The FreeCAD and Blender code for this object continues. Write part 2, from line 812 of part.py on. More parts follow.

...

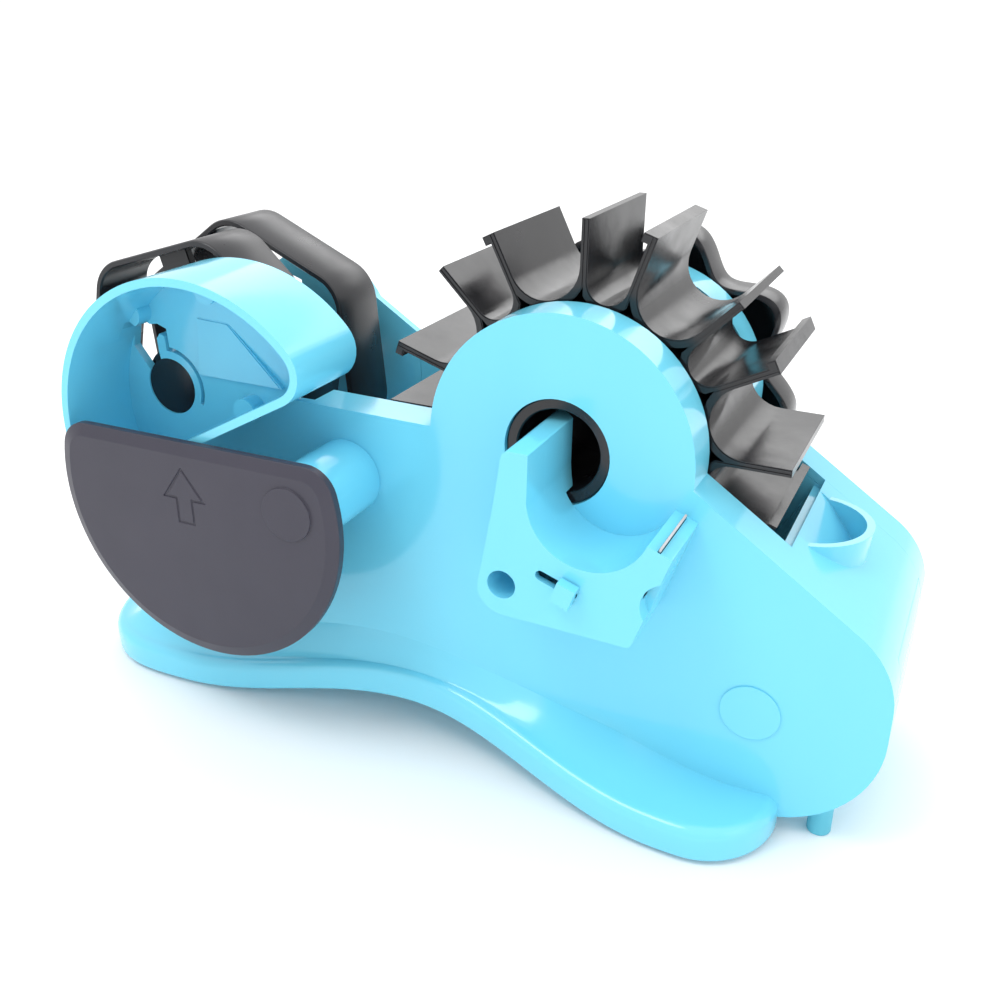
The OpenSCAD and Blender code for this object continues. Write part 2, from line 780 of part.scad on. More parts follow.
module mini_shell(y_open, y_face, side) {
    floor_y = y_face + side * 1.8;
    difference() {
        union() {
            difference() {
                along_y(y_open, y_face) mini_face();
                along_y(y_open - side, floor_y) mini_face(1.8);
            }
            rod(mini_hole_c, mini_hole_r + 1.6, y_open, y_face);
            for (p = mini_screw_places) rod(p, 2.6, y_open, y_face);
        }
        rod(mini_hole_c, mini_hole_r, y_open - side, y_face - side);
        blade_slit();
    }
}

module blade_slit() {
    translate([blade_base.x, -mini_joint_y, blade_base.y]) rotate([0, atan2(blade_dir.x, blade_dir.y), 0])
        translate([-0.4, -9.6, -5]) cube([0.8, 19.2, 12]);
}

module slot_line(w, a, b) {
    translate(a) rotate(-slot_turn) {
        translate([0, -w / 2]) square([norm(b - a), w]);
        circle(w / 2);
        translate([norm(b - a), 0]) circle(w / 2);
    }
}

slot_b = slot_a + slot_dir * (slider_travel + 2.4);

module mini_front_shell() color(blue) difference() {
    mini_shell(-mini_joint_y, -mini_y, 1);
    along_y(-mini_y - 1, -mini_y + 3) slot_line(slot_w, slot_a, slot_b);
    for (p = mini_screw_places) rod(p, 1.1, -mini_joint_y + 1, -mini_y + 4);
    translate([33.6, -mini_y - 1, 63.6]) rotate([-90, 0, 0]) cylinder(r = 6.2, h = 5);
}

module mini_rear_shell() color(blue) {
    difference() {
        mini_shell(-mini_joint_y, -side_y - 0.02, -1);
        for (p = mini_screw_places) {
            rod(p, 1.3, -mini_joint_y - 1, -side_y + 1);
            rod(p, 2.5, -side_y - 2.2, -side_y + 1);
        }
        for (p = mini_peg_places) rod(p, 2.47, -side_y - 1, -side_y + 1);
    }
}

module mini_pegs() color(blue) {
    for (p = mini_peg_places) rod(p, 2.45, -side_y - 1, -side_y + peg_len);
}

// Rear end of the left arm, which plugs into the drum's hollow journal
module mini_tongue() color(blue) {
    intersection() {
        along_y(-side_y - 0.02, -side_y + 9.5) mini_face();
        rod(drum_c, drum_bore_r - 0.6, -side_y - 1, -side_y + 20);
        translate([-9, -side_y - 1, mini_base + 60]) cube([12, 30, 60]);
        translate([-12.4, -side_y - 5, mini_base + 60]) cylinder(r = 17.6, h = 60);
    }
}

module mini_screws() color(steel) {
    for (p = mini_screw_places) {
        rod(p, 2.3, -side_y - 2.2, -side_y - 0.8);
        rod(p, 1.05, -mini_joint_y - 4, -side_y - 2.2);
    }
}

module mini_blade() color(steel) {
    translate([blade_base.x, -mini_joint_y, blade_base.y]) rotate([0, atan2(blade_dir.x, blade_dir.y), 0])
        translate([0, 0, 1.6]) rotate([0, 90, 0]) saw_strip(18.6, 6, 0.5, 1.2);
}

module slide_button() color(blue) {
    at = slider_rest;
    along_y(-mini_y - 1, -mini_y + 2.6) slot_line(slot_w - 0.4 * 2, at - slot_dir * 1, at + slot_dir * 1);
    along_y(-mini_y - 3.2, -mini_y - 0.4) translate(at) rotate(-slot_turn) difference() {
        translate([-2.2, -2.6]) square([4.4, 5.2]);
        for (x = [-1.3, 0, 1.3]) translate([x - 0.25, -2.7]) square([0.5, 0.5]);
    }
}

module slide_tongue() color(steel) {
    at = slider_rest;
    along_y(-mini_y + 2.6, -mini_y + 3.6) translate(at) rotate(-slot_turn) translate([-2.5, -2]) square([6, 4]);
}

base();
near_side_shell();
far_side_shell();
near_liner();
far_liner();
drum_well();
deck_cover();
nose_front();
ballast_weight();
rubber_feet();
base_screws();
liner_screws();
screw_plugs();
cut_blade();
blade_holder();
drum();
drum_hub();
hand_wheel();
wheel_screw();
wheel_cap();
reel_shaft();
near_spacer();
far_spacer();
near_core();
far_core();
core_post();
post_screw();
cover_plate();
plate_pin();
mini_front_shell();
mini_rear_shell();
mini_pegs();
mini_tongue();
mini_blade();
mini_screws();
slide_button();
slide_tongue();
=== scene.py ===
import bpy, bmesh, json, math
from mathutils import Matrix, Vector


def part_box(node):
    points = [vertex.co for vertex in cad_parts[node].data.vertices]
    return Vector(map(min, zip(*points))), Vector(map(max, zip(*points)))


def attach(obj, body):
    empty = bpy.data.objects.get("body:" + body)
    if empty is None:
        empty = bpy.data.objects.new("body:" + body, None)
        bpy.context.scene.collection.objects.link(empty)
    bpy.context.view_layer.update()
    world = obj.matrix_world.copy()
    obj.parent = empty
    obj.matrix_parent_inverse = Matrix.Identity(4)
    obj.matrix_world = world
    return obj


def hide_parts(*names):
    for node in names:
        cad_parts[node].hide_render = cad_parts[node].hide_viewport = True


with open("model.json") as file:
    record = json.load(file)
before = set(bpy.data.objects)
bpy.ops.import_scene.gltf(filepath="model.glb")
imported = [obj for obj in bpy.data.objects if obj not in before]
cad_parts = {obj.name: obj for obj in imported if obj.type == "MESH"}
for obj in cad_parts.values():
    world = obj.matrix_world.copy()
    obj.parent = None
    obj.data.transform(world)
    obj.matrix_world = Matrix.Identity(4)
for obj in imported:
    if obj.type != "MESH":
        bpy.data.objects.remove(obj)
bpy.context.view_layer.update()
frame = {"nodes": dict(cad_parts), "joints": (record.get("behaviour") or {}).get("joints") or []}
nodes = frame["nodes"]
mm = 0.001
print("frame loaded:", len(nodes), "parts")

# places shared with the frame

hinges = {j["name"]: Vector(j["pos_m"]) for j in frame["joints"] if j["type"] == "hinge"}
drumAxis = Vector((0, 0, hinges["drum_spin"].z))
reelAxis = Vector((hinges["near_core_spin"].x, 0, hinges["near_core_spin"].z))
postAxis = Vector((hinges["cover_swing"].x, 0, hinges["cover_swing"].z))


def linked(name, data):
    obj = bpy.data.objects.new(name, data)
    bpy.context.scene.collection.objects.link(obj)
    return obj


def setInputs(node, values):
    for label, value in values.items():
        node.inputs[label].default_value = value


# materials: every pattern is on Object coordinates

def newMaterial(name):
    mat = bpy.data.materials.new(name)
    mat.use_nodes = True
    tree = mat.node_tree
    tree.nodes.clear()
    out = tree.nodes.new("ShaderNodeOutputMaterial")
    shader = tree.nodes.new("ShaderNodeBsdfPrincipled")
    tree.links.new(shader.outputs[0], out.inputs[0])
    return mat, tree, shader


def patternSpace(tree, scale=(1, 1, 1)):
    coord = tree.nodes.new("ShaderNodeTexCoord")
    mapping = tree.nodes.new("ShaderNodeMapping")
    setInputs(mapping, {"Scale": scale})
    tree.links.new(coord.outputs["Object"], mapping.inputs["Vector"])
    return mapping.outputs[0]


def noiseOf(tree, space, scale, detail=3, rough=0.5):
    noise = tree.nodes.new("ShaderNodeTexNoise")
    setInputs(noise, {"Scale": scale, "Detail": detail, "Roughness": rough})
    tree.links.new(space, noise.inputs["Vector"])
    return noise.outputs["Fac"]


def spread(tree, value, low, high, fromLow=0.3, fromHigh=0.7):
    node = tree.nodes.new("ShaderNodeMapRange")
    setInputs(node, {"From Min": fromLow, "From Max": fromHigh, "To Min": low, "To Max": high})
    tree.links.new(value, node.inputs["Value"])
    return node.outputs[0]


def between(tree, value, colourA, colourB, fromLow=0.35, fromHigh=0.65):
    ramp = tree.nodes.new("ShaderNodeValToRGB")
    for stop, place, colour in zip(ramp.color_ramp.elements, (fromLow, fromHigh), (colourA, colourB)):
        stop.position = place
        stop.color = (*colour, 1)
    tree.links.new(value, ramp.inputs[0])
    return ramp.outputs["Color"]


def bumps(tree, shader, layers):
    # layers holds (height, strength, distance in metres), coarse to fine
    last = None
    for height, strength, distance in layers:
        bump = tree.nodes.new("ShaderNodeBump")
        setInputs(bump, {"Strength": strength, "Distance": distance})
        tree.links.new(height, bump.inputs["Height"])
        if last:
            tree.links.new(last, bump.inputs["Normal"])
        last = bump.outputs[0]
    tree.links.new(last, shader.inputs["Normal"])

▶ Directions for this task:
Above is a listing; print exactly its lines from the one with "module mini_blade() color(steel)" through the one with "before = set(bpy.data.objects)", and no other lines.

▶ Full solution:
module mini_blade() color(steel) {
    translate([blade_base.x, -mini_joint_y, blade_base.y]) rotate([0, atan2(blade_dir.x, blade_dir.y), 0])
        translate([0, 0, 1.6]) rotate([0, 90, 0]) saw_strip(18.6, 6, 0.5, 1.2);
}

module slide_button() color(blue) {
    at = slider_rest;
    along_y(-mini_y - 1, -mini_y + 2.6) slot_line(slot_w - 0.4 * 2, at - slot_dir * 1, at + slot_dir * 1);
    along_y(-mini_y - 3.2, -mini_y - 0.4) translate(at) rotate(-slot_turn) difference() {
        translate([-2.2, -2.6]) square([4.4, 5.2]);
        for (x = [-1.3, 0, 1.3]) translate([x - 0.25, -2.7]) square([0.5, 0.5]);
    }
}

module slide_tongue() color(steel) {
    at = slider_rest;
    along_y(-mini_y + 2.6, -mini_y + 3.6) translate(at) rotate(-slot_turn) translate([-2.5, -2]) square([6, 4]);
}

base();
near_side_shell();
far_side_shell();
near_liner();
far_liner();
drum_well();
deck_cover();
nose_front();
ballast_weight();
rubber_feet();
base_screws();
liner_screws();
screw_plugs();
cut_blade();
blade_holder();
drum();
drum_hub();
hand_wheel();
wheel_screw();
wheel_cap();
reel_shaft();
near_spacer();
far_spacer();
near_core();
far_core();
core_post();
post_screw();
cover_plate();
plate_pin();
mini_front_shell();
mini_rear_shell();
mini_pegs();
mini_tongue();
mini_blade();
mini_screws();
slide_button();
slide_tongue();
=== scene.py ===
import bpy, bmesh, json, math
from mathutils import Matrix, Vector


def part_box(node):
    points = [vertex.co for vertex in cad_parts[node].data.vertices]
    return Vector(map(min, zip(*points))), Vector(map(max, zip(*points)))


def attach(obj, body):
    empty = bpy.data.objects.get("body:" + body)
    if empty is None:
        empty = bpy.data.objects.new("body:" + body, None)
        bpy.context.scene.collection.objects.link(empty)
    bpy.context.view_layer.update()
    world = obj.matrix_world.copy()
    obj.parent = empty
    obj.matrix_parent_inverse = Matrix.Identity(4)
    obj.matrix_world = world
    return obj


def hide_parts(*names):
    for node in names:
        cad_parts[node].hide_render = cad_parts[node].hide_viewport = True


with open("model.json") as file:
    record = json.load(file)
before = set(bpy.data.objects)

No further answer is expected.